MATERIAL FOR THE TASK:
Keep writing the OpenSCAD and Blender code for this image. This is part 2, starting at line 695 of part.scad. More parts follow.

--

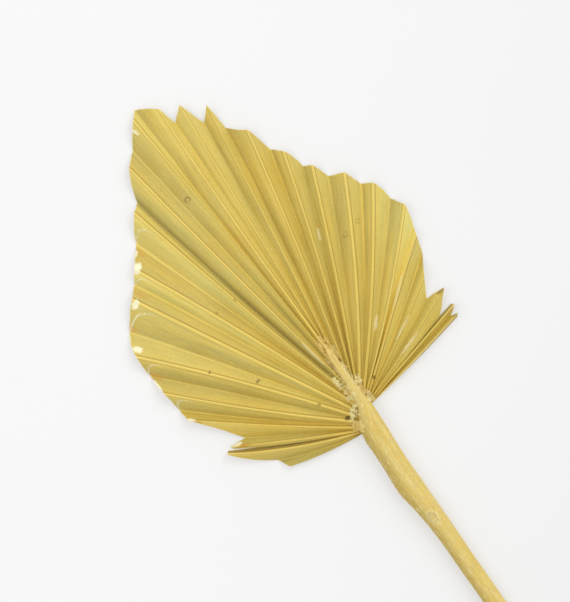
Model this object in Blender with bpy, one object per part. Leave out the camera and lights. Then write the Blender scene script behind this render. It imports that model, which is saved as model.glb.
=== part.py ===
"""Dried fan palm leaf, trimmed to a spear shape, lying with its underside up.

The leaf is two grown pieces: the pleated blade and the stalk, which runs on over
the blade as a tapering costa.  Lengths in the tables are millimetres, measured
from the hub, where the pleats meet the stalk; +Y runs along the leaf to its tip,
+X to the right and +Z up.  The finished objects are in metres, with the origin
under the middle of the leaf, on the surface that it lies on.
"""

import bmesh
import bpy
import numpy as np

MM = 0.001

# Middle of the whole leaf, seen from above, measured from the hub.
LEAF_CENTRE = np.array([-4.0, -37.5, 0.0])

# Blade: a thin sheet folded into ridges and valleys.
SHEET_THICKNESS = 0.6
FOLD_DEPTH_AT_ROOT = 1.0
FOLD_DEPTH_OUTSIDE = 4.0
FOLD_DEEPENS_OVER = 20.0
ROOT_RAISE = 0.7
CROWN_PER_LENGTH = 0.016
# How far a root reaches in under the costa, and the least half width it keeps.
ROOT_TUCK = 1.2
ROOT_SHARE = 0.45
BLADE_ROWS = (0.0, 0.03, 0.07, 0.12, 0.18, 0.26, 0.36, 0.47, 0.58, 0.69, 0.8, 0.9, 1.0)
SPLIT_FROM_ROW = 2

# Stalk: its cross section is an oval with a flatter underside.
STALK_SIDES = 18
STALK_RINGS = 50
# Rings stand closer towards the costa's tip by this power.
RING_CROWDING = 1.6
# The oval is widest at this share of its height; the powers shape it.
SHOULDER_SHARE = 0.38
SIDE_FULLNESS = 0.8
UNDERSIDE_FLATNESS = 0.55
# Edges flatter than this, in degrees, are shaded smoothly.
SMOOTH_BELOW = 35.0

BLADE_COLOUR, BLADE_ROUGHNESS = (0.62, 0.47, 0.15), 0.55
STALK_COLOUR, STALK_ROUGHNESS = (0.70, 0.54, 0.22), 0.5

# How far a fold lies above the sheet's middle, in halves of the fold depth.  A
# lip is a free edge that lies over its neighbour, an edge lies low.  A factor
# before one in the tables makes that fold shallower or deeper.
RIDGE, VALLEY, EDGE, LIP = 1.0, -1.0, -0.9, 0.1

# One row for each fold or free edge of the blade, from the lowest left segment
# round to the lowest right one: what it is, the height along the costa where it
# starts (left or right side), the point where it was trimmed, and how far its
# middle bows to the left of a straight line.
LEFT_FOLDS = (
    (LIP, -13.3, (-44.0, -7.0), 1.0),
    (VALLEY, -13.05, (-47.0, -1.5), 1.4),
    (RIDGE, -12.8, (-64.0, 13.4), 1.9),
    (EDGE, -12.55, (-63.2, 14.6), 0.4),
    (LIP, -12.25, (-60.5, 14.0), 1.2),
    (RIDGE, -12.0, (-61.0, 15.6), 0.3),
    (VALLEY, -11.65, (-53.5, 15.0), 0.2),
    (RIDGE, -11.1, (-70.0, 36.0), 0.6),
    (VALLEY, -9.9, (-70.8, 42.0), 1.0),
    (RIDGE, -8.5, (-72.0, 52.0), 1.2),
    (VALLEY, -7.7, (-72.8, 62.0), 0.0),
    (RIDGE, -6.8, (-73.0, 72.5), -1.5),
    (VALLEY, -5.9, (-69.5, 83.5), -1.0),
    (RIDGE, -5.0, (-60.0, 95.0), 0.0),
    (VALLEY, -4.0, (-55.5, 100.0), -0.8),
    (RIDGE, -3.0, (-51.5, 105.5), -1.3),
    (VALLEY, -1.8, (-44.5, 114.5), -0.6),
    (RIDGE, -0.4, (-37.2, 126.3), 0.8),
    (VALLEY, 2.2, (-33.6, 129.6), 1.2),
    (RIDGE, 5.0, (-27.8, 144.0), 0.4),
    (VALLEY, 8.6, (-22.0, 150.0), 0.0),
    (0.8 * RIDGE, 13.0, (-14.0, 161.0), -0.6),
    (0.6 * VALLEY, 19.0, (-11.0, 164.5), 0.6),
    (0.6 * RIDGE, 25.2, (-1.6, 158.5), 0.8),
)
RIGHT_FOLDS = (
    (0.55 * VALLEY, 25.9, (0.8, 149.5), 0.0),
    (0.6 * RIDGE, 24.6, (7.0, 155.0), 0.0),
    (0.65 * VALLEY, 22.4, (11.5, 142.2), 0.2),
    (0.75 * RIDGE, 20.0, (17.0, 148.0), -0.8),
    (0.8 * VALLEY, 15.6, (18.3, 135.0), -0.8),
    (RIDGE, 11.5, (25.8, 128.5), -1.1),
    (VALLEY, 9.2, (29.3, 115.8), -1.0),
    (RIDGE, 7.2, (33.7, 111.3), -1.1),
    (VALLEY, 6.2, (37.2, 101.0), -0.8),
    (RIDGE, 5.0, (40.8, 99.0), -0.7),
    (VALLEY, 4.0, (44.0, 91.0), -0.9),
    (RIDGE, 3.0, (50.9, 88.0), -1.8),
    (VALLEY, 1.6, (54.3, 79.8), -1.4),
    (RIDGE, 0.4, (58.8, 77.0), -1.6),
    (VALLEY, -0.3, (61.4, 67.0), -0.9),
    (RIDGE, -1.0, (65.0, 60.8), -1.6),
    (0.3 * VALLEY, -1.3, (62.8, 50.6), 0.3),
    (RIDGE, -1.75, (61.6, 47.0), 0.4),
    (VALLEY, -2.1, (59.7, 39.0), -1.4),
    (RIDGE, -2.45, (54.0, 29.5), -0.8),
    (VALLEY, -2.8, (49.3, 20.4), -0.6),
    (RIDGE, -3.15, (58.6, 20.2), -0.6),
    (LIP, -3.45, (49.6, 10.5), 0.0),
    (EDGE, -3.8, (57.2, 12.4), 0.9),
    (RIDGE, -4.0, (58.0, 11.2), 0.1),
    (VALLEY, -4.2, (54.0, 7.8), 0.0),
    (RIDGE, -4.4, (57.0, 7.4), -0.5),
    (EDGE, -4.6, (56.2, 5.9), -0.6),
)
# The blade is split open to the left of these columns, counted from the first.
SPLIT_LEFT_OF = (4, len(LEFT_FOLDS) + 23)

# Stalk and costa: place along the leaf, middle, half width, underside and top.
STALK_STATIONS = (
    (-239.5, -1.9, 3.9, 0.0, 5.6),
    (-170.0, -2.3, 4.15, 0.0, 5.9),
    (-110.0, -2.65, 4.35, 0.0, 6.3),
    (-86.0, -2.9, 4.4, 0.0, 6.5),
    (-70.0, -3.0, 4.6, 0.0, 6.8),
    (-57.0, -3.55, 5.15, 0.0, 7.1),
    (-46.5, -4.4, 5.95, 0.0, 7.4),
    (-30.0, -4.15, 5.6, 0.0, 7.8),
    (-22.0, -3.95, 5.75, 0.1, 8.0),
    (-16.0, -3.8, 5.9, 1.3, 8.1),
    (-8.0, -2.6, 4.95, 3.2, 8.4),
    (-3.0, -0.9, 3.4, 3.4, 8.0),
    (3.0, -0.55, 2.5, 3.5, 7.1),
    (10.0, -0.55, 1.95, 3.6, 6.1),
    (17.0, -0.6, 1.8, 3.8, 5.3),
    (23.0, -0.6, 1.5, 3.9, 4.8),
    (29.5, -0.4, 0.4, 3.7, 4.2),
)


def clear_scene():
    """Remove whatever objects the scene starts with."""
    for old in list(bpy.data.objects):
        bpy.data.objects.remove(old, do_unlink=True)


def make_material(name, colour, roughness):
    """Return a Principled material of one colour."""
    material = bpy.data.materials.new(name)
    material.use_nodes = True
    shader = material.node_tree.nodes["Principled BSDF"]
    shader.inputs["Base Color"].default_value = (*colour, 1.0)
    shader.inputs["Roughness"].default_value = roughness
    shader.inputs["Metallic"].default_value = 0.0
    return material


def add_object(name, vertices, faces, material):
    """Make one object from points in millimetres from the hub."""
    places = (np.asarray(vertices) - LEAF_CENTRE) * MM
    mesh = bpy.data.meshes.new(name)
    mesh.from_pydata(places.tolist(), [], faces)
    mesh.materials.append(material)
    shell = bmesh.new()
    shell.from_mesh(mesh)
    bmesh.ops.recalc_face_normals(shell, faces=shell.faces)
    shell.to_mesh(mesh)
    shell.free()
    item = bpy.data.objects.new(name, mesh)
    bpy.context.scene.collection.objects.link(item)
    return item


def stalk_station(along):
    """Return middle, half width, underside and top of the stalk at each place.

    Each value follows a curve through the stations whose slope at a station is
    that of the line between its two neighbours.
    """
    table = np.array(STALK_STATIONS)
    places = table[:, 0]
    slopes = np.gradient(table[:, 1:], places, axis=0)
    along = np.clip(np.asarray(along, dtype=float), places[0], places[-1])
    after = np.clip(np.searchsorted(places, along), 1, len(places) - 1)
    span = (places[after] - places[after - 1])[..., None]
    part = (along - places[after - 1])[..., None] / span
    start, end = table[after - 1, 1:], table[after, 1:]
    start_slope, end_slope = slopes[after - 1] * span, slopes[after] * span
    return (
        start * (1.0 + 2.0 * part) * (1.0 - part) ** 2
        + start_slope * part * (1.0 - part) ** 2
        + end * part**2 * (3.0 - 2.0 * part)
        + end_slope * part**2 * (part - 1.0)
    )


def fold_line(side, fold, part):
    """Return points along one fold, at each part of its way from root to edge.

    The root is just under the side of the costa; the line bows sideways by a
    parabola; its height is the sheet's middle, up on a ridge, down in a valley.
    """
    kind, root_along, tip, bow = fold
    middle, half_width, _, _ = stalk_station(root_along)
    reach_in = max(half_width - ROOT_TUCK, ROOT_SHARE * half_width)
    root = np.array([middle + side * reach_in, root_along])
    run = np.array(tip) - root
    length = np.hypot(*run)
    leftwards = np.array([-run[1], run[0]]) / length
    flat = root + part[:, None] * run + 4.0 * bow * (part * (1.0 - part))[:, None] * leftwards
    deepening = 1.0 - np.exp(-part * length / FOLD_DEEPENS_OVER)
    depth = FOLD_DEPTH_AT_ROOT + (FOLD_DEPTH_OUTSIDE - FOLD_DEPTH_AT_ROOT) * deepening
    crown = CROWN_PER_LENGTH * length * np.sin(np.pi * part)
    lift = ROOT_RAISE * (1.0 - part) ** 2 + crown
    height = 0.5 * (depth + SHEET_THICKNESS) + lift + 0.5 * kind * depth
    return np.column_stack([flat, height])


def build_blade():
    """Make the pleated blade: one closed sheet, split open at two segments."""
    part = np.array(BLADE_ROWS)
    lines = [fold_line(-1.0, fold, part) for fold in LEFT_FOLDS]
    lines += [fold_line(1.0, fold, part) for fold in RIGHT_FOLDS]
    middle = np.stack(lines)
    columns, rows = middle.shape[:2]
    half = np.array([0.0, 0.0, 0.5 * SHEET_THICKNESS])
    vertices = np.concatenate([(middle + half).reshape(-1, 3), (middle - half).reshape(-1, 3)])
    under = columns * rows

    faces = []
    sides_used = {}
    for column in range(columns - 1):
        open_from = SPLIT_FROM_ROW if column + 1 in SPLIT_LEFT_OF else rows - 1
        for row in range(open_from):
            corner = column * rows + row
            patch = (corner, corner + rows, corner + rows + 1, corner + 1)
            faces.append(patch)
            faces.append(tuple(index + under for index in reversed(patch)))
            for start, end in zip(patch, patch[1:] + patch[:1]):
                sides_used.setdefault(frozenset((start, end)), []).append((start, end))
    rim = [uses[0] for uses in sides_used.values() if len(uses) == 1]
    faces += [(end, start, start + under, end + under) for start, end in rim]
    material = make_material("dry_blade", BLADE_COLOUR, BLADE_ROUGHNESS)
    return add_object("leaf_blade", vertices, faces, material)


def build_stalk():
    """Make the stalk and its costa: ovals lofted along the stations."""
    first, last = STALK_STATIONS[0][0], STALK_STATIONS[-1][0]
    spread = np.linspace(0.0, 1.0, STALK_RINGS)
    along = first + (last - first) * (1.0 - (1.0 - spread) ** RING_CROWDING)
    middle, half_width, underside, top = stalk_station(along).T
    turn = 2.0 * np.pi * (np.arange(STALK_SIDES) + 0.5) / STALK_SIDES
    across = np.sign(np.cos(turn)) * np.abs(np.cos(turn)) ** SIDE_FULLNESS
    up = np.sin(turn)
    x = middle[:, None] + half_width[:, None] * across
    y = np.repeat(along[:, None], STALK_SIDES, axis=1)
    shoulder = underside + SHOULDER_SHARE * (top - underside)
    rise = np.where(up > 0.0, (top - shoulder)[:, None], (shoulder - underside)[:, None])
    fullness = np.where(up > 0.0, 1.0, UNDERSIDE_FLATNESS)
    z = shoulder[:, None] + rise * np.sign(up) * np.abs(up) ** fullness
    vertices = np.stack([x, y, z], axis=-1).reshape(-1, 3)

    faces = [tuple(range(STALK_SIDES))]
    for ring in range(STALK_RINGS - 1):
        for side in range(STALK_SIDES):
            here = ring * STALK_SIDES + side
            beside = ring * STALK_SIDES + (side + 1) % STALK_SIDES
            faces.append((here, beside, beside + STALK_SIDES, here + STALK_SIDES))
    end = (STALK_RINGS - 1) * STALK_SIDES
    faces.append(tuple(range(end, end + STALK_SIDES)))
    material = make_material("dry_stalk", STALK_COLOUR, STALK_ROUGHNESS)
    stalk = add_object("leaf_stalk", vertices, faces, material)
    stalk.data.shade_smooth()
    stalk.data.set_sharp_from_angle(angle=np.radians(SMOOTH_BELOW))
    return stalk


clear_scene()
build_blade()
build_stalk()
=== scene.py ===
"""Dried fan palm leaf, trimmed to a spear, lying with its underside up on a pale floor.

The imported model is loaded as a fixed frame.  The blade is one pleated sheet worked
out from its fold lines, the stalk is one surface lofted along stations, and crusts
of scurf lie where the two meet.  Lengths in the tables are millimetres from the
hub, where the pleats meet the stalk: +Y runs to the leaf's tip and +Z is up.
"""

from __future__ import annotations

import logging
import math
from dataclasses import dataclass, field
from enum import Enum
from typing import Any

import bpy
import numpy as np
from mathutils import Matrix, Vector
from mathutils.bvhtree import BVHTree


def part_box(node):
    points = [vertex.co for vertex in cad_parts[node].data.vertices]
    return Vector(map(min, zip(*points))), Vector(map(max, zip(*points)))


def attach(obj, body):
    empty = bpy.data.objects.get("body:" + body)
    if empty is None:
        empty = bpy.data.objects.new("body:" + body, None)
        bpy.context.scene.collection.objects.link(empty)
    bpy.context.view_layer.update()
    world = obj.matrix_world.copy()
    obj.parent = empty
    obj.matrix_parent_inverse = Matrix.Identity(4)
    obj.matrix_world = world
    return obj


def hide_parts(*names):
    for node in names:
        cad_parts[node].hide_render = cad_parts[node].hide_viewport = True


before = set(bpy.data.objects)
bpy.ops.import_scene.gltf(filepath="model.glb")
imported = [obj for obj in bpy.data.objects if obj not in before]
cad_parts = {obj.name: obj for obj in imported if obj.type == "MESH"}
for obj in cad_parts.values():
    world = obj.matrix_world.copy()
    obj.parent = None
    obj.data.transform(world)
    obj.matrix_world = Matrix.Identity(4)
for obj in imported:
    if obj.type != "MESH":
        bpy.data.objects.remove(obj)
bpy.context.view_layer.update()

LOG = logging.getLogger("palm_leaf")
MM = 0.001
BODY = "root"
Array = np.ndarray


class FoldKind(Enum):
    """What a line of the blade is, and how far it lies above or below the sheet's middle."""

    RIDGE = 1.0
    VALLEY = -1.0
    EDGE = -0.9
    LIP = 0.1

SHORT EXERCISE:
Only the lines from the one containing "faces = [tuple(range(STALK_SIDES))]" through the one containing "from mathutils.bvhtree import BVHTree" are to be extracted, exactly as they appear, with both ends included.

TASK SOLUTION:
    faces = [tuple(range(STALK_SIDES))]
    for ring in range(STALK_RINGS - 1):
        for side in range(STALK_SIDES):
            here = ring * STALK_SIDES + side
            beside = ring * STALK_SIDES + (side + 1) % STALK_SIDES
            faces.append((here, beside, beside + STALK_SIDES, here + STALK_SIDES))
    end = (STALK_RINGS - 1) * STALK_SIDES
    faces.append(tuple(range(end, end + STALK_SIDES)))
    material = make_material("dry_stalk", STALK_COLOUR, STALK_ROUGHNESS)
    stalk = add_object("leaf_stalk", vertices, faces, material)
    stalk.data.shade_smooth()
    stalk.data.set_sharp_from_angle(angle=np.radians(SMOOTH_BELOW))
    return stalk


clear_scene()
build_blade()
build_stalk()
=== scene.py ===
"""Dried fan palm leaf, trimmed to a spear, lying with its underside up on a pale floor.

The imported model is loaded as a fixed frame.  The blade is one pleated sheet worked
out from its fold lines, the stalk is one surface lofted along stations, and crusts
of scurf lie where the two meet.  Lengths in the tables are millimetres from the
hub, where the pleats meet the stalk: +Y runs to the leaf's tip and +Z is up.
"""

from __future__ import annotations

import logging
import math
from dataclasses import dataclass, field
from enum import Enum
from typing import Any

import bpy
import numpy as np
from mathutils import Matrix, Vector
from mathutils.bvhtree import BVHTree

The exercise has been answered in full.